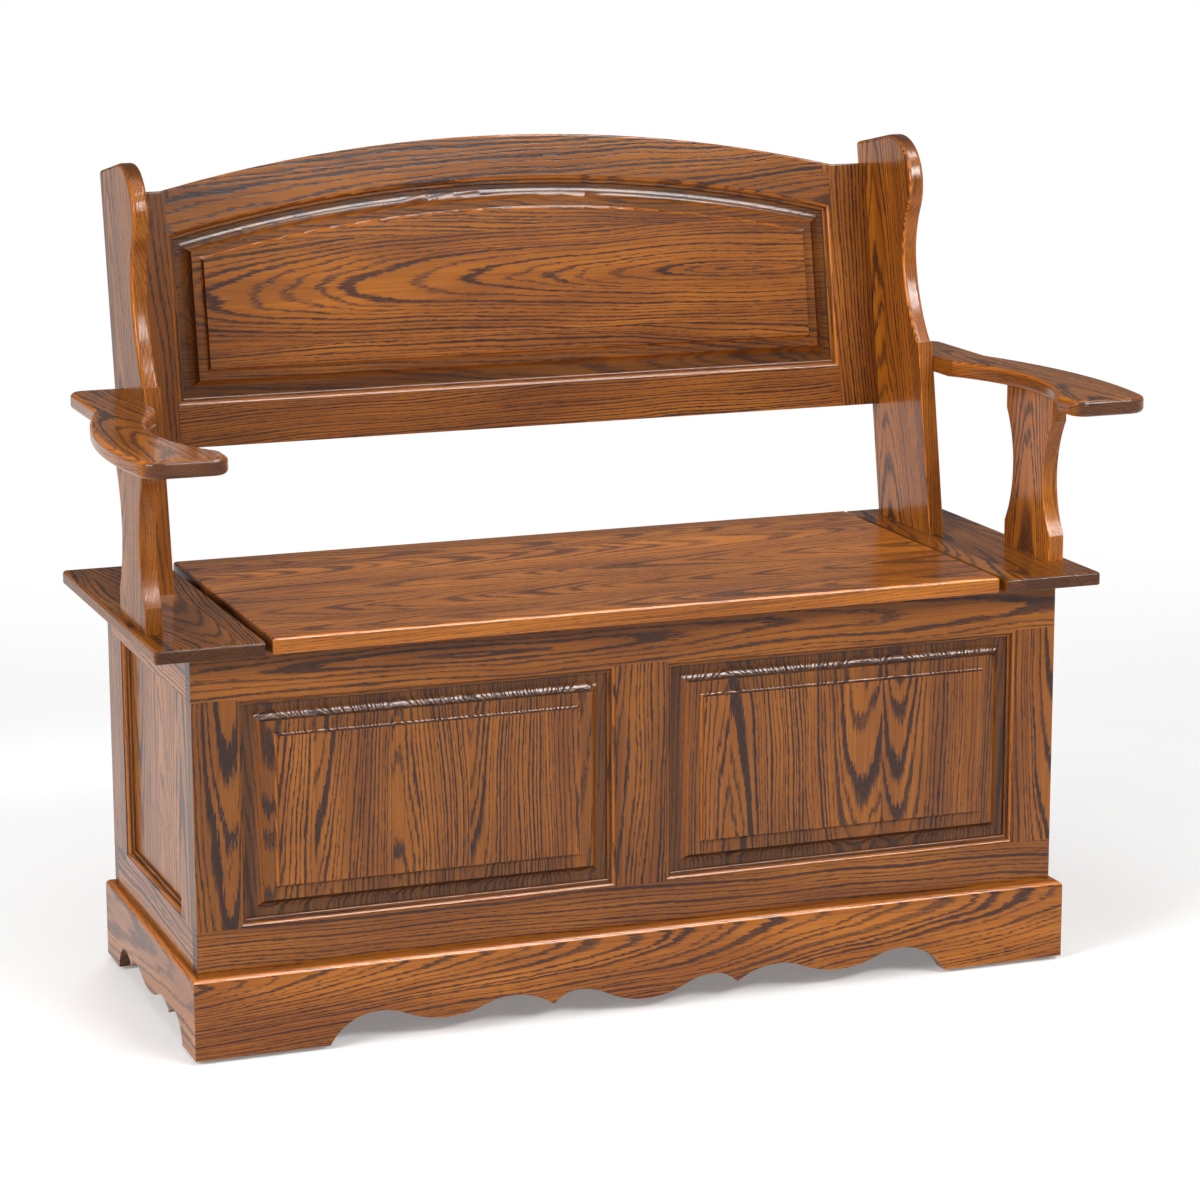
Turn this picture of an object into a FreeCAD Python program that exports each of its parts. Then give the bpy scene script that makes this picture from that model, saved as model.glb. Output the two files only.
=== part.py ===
import FreeCAD, Part
import math
import os
import Sketcher

# Settle bench: a framed and panelled chest on a scalloped plinth, with a hinged seat
# lid between two fixed seat ends, and a reclined panelled back between two scrolled
# posts that also carry the arms. Millimetres, +Z up, the front faces -Y. The origin
# is on the floor, under the middle of the bench's outer box.

SIZES = [
    ("chest_width", 1066, "chest, left face to right face"),
    ("chest_depth", 399, "chest, front face to back face"),
    ("carcass_height", 367.5, "chest frames, plinth to rim"),
    ("stock", 20, "thickness of frame members, posts, supports and arms"),
    ("front_stile_width", 60, "outer stiles of the front, with the moulded edge"),
    ("centre_stile_width", 80, "middle stile of the front"),
    ("side_stile_width", 56, "stiles of the side frames"),
    ("rear_stile_width", 60, "stiles of the chest's back frame"),
    ("top_rail_width", 62, "top rails of the chest"),
    ("bottom_rail_width", 58.5, "bottom rails of the chest"),
    ("mould_width", 8.8, "moulded inner edge of a frame, across"),
    ("mould_step", 0.8, "square step where the moulding starts"),
    ("mould_round", 4.6, "quarter round of the moulding"),
    ("mould_fillet", 0.8, "square step between the quarter round and the lip"),
    ("mould_lip", 1.6, "rounded lip over the panel"),
    ("slot_set", 9.5, "frame face to the panel slot"),
    ("slot_width", 6.4, "panel slot, face to face"),
    ("slot_depth", 10, "panel slot, into the member"),
    ("panel_play", 0.2, "panel edge in its slot, each face"),
    ("panel_room", 1, "panel edge to the bottom of its slot"),
    ("panel_proud", 3.1, "raised field in front of the frame's face"),
    ("panel_band_set", 1.9, "flat band round the field, behind the frame's face"),
    ("cove_start", 6, "where the cove starts, from the frame's edge"),
    ("cove_end", 19.6, "where the cove meets the band, from the frame's edge"),
    ("field_hollow", 4.4, "small hollow between the band and the field"),
    ("front_margin", 37, "frame's edge to the raised field, chest panels"),
    ("back_margin", 33, "frame's edge to the raised field, back panel"),
    ("floor_board", 9, "thickness of the chest's floor board"),
    ("floor_room", 0.5, "floor board to the frames round it"),
    ("skirt_height", 94.5, "plinth boards"),
    ("skirt_thick", 20, "plinth boards"),
    ("skirt_front_reveal", 18, "plinth in front of the chest"),
    ("skirt_side_reveal", 9.5, "plinth beside the chest"),
    ("skirt_back_reveal", 12, "plinth behind the chest"),
    ("skirt_round", 7, "rounded top edge of the plinth"),
    ("wave_share", 0.4, "share of each wave that its hollow takes"),
    ("front_foot", 385, "middle of the front to the inner end of its feet"),
    ("front_peak_outer", 327, "middle of the front to the outer hollow"),
    ("front_lobe_outer", 246, "middle of the front to the outer lobe"),
    ("front_peak_middle", 167, "middle of the front to the middle hollow"),
    ("front_cusp", 115, "middle of the front to the cusp"),
    ("front_peak_inner", 84, "middle of the front to the inner hollow"),
    ("outer_peak_height", 34.5, "floor side to the outer hollow"),
    ("outer_lobe_height", 17, "floor side to the outer lobe"),
    ("middle_peak_height", 33.5, "floor side to the middle hollow"),
    ("cusp_height", 17, "floor side to the cusp"),
    ("inner_peak_height", 31, "floor side to the inner hollow"),
    ("middle_lobe_height", 10, "floor side to the middle lobe"),
    ("side_foot", 154, "middle of the side to the inner end of its feet"),
    ("side_cusp", 92, "middle of the side to the cusp"),
    ("side_peak", 66, "middle of the side to the hollow"),
    ("side_cusp_height", 20, "floor side to the side's cusp"),
    ("side_peak_height", 31, "floor side to the side's hollow"),
    ("side_lobe_height", 17, "floor side to the side's middle lobe"),
    ("side_foot_radius", 36, "hollow next to the side's feet"),
    ("ledger_width", 22, "ledger strips inside the plinth, across"),
    ("ledger_height", 25, "ledger strips inside the plinth"),
    ("block_leg", 48, "corner blocks, along each plinth board"),
    ("block_height", 60, "corner blocks"),
    ("glide_radius", 13, "floor glides"),
    ("glide_height", 5, "floor glides"),
    ("glide_inset", 17, "glide's middle from the plinth's inner faces"),
    ("seat_end_thick", 16, "seat ends"),
    ("seat_end_inner", 454, "middle of the bench to a seat end's inner edge"),
    ("seat_end_overhang", 45.5, "seat end beyond the chest's side"),
    ("seat_front_overhang", 29, "seat end in front of the chest"),
    ("seat_back_overhang", 35, "seat end behind the chest"),
    ("seat_edge_round", 4, "eased edges of the seat ends"),
    ("cleat_width", 20, "seat cleats, across"),
    ("cleat_height", 22, "seat cleats"),
    ("lid_width", 891, "lid"),
    ("lid_front_overhang", 26.5, "lid in front of the chest"),
    ("lid_back_overhang", 18, "lid behind the chest"),
    ("lid_thick", 19, "lid"),
    ("lid_gap", 0.3, "closed lid above the rim"),
    ("lid_round", 4, "eased front and side edges of the lid"),
    ("recline", 10, "back and posts, degrees from upright"),
    ("post_inner", 485.5, "middle of the bench to a post's inner face"),
    ("post_back", 401, "chest's front face to the heel of a post"),
    ("post_length", 480, "back edge of a post"),
    ("post_depth", 148, "post below the shoulder"),
    ("post_shoulder", 215, "heel to the shoulder, along the back edge"),
    ("post_ledge", 2.5, "small step at the shoulder"),
    ("post_waist_depth", 118.5, "post at its waist"),
    ("post_waist", 315, "heel to the waist, along the back edge"),
    ("post_nose_depth", 152, "post at its nose"),
    ("post_nose_radius", 61, "round top of the nose"),
    ("post_turn_share", 0.35, "share of nose to waist that the nose takes"),
    ("post_round", 5, "rounded edges of the scroll"),
    ("rest_bottom", 142, "heel to the lower edge of the back frame"),
    ("rest_stile_top", 450.5, "heel to the top of the back frame's stiles"),
    ("rest_rise", 52.5, "crown of the back frame above its stiles"),
    ("rest_arch_run", 13.8, "how far the arch runs on over each stile"),
    ("rest_stile_width", 60.5, "stiles of the back frame"),
    ("rest_rail_width", 60, "rails of the back frame"),
    ("rest_round", 2, "eased top edge of the back frame"),
    ("arm_top", 236.5, "rim of the chest to the top of an arm"),
    ("arm_back", 412, "chest's front face to the back end of an arm"),
    ("arm_tail_width", 64, "arm beside the post"),
    ("arm_notch", 268, "chest's front face to the start of the arm's swell"),
    ("arm_swell", 106, "post's outer face to the widest point of the arm"),
    ("arm_swell_at", 35, "chest's front face to the widest point"),
    ("arm_front", 95, "arm in front of the chest"),
    ("arm_hollow_radius", 280, "hollow inner edge of the arm"),
    ("arm_hollow_at", 95, "chest's front face to the hollow's middle"),
    ("arm_hollow_start", 235, "chest's front face to where the hollow starts"),
    ("arm_tip_inner", 48, "arm's inner front corner, ahead of the chest's front"),
    ("arm_inner_round", 20, "inner front corner of the arm"),
    ("arm_outer_round", 26, "outer front corner of the arm"),
    ("arm_tail_round", 18, "outer back corner of the arm"),
    ("arm_edge_round", 6, "rounded edges of the arm"),
    ("support_inner", 549, "middle of the bench to an arm support's inner face"),
    ("support_front", 51, "chest's front face to the support's front edge"),
    ("support_width", 120, "arm support, at its square ends"),
    ("support_waist", 80, "arm support, at its waist"),
    ("support_block", 30, "square ends of the arm support"),
    ("dowel_radius", 4, "dowels"),
    ("dowel_length", 40, "dowels"),
    ("dowel_in_post", 14.5, "dowel in a post, arm or seat end"),
    ("post_screw_length", 60, "screws up into the posts"),
    ("screw_radius", 2.2, "shank of the large screws"),
    ("screw_head_radius", 4.4, "head of the large screws"),
    ("cleat_screw_length", 34, "screws up into the seat ends"),
    ("cleat_screw_inset", 80, "screws of the seat ends, from the chest's front and back"),
    ("hinge_at", 280, "middle of the bench to a hinge's middle"),
    ("hinge_length", 76, "hinge"),
    ("leaf_thick", 1.6, "hinge leaves"),
    ("leaf_drop", 28, "fixed leaf, rim to its lower edge"),
    ("leaf_reach", 16, "moving leaf, chest's back face to its free edge"),
    ("barrel_radius", 3.2, "hinge knuckles"),
    ("pin_radius", 1.5, "hinge pin"),
    ("pin_play", 0.05, "hinge pin in its knuckles, all round"),
    ("knuckle_gap", 0.3, "between neighbouring knuckles"),
    ("barrel_set", 0.3, "barrel off the chest's back face and below the lid"),
    ("leaf_screw_length", 13, "hinge screws"),
    ("leaf_screw_radius", 1.4, "shank of the hinge screws"),
    ("leaf_screw_head", 2.8, "head of the hinge screws"),
    ("leaf_screw_pitch", 25, "between hinge screws"),
    ("leaf_screw_rise", 8.4, "hinge screws above the fixed leaf's lower edge"),
    ("arris", 1.2, "eased corners of the chest and the arm supports"),
    ("post_arris", 2, "eased front edges of a post, below the shoulder"),
    ("seat_corner", 5, "rounded corners of the seat ends, seen from above"),
    ("seat_under_round", 2.5, "eased lower edges of the seat ends and the lid"),
    ("lid_corner", 3, "rounded corners of the lid, seen from above"),
    ("bite", 1, "how far a cutter starts outside the wood"),
]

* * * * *

EXERCISE AIM
In the listing above, reproduce the first line and each one after it through the line that contains "# is on the".

REPLY TO THE EXERCISE
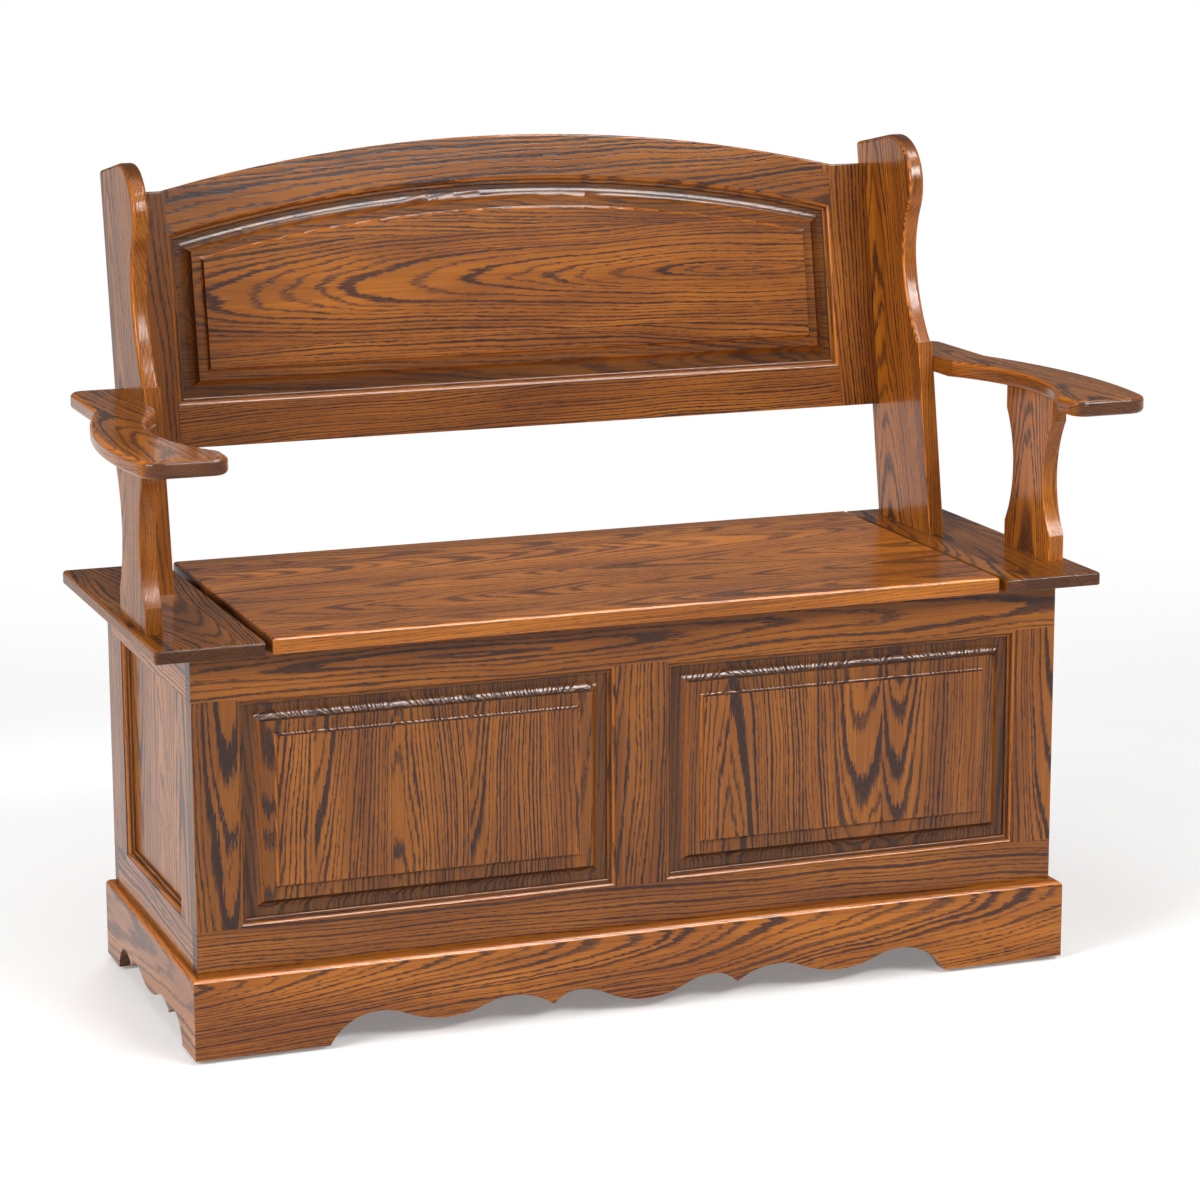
Turn this picture of an object into a FreeCAD Python program that exports each of its parts. Then give the bpy scene script that makes this picture from that model, saved as model.glb. Output the two files only.
=== part.py ===
import FreeCAD, Part
import math
import os
import Sketcher

# Settle bench: a framed and panelled chest on a scalloped plinth, with a hinged seat
# lid between two fixed seat ends, and a reclined panelled back between two scrolled
# posts that also carry the arms. Millimetres, +Z up, the front faces -Y. The origin
# is on the floor, under the middle of the bench's outer box.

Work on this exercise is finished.